Abstract

Edge computing constitutes a key paradigm to address the new requirements of areas such as smart cars, industry 4.0, and health care, where massive amounts of heterogeneous data from continuous geographically-distributed sources have to be processed and computed near real-time. To this end, new distributed infrastructures consisting on small computing clusters close to data sources, also known as Cloudlets have emerged. In order to evaluate the performance of these solutions we present Sphere, a simulation tool that enables researchers to establish various scenarios, including: (a) topology and orchestration model of the infrastructure; (b) incoming workload patterns; (c) resource-managing models; and (d) scheduling policies.
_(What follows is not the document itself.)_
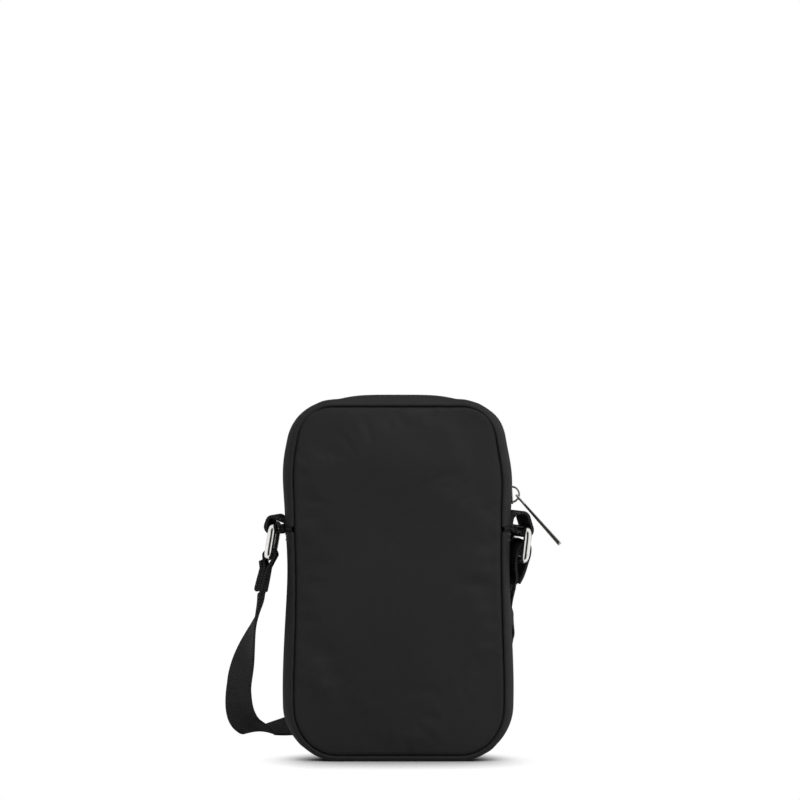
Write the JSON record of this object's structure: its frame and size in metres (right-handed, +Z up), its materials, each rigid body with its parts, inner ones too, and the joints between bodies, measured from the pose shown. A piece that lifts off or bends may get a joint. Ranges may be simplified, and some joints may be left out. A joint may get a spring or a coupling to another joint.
{
  "type": "phone pouch",
  "caption": "Flat padded crossbody pouch for a phone, with a zip over its upper edge, side rings and a carrying strap.",
  "frame": {"origin": "middle of the underside that the pouch stands on", "axes": "+Z up, +X to the right seen from the pictured face, +Y away from that face"},
  "size_m": [0.1684, 0.1079, 0.1806],
  "materials": {
    "nylon": "black woven nylon, matt",
    "foam": "soft foam sheet",
    "lining": "black plain-weave polyester, slightly glossy",
    "binding": "black woven binding tape",
    "zip_tape": "black knitted zip tape",
    "zip_coil": "black nylon coil",
    "thread": "black polyester thread",
    "webbing": "black woven webbing with a slight sheen",
    "polished_metal": "polished, nickel plated"
  },
  "bodies": {
    "pouch": {"front_panel": "nylon", "back_panel": "nylon", "front_foam": "foam", "back_foam": "foam", "front_lining": "lining", "back_lining": "lining", "lower_gusset": "nylon", "gusset_lining": "lining", "front_binding": "binding", "back_binding": "binding", "side_seam_tapes": "binding", "zip_strip_front": "nylon", "zip_strip_back": "nylon", "zip_tape_front": "zip_tape", "zip_tape_back": "zip_tape", "zip_coil_front": "zip_coil", "zip_coil_back": "zip_coil", "zip_end_stops": "polished_metal", "tab_left": "webbing", "tab_right": "webbing", "side_stitches": "thread", "strap_drop_left": "webbing", "strap_coil": "webbing", "strap_rise_right": "webbing", "strap_return_right": "webbing", "strap_adjuster": "polished_metal"},
    "zip_slider": {"zip_slider_body": "polished_metal", "zip_slider_bridge": "polished_metal", "zip_lock_spring": "polished_metal"},
    "puller": {"zip_puller": "polished_metal"},
    "left_ring": {"ring_left": "polished_metal", "strap_fold_left": "webbing"},
    "right_ring": {"ring_right": "polished_metal", "strap_fold_right": "webbing"}
  },
  "joints": [
    {"name": "zip_slide", "type": "slide", "parent": "pouch", "child": "zip_slider", "axis": [-0.0722, 0, 0.9974], "range_m": [0, 0.022]},
    {"name": "puller_swing", "type": "hinge", "parent": "zip_slider", "child": "puller", "pos_m": [0.05882, 0, 0.12971], "axis": [0, -1, 0], "range_deg": [0, 130]},
    {"name": "ring_left_swing", "type": "hinge", "parent": "pouch", "child": "left_ring", "pos_m": [-0.0609, 0, 0.1146], "axis": [0, 1, 0], "range_deg": [-8, 150], "deforming": ["strap_drop_left"]},
    {"name": "ring_right_swing", "type": "hinge", "parent": "pouch", "child": "right_ring", "pos_m": [0.0624, 0, 0.1129], "axis": [0, -1, 0], "range_deg": [0, 55], "deforming": ["strap_rise_right", "strap_return_right"]}
  ]
}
Moreover, Sphere allows researchers to apply efficiency and performance policies both at infrastructure and cluster levels. The simulator presents the following benefits: (a) Evaluation of various orchestration models; (b) Analysis of resource-efficiency and performance strategies at Edge-infrastructure and cluster (Cloudlet/Cloud) level; (c) Execution of diverse workload generation patterns; (d) Evaluation of strategies for the infrastructure communication, as well as the impact on tasks completion time (makespan); and (e) Simulation of each cluster (Cloudlet/Cloud) independently, including resource-managing, scheduling and resource-efficiency models. Finally, we performed a deep evaluation based on realistic Edge-Computing use cases. The results of the experiments confirm that it is a performant and reliable tool for the analysis of orchestration, graph-resolving, energy-efficiency, resource-managing and scheduling strategies in Edge-computing environments.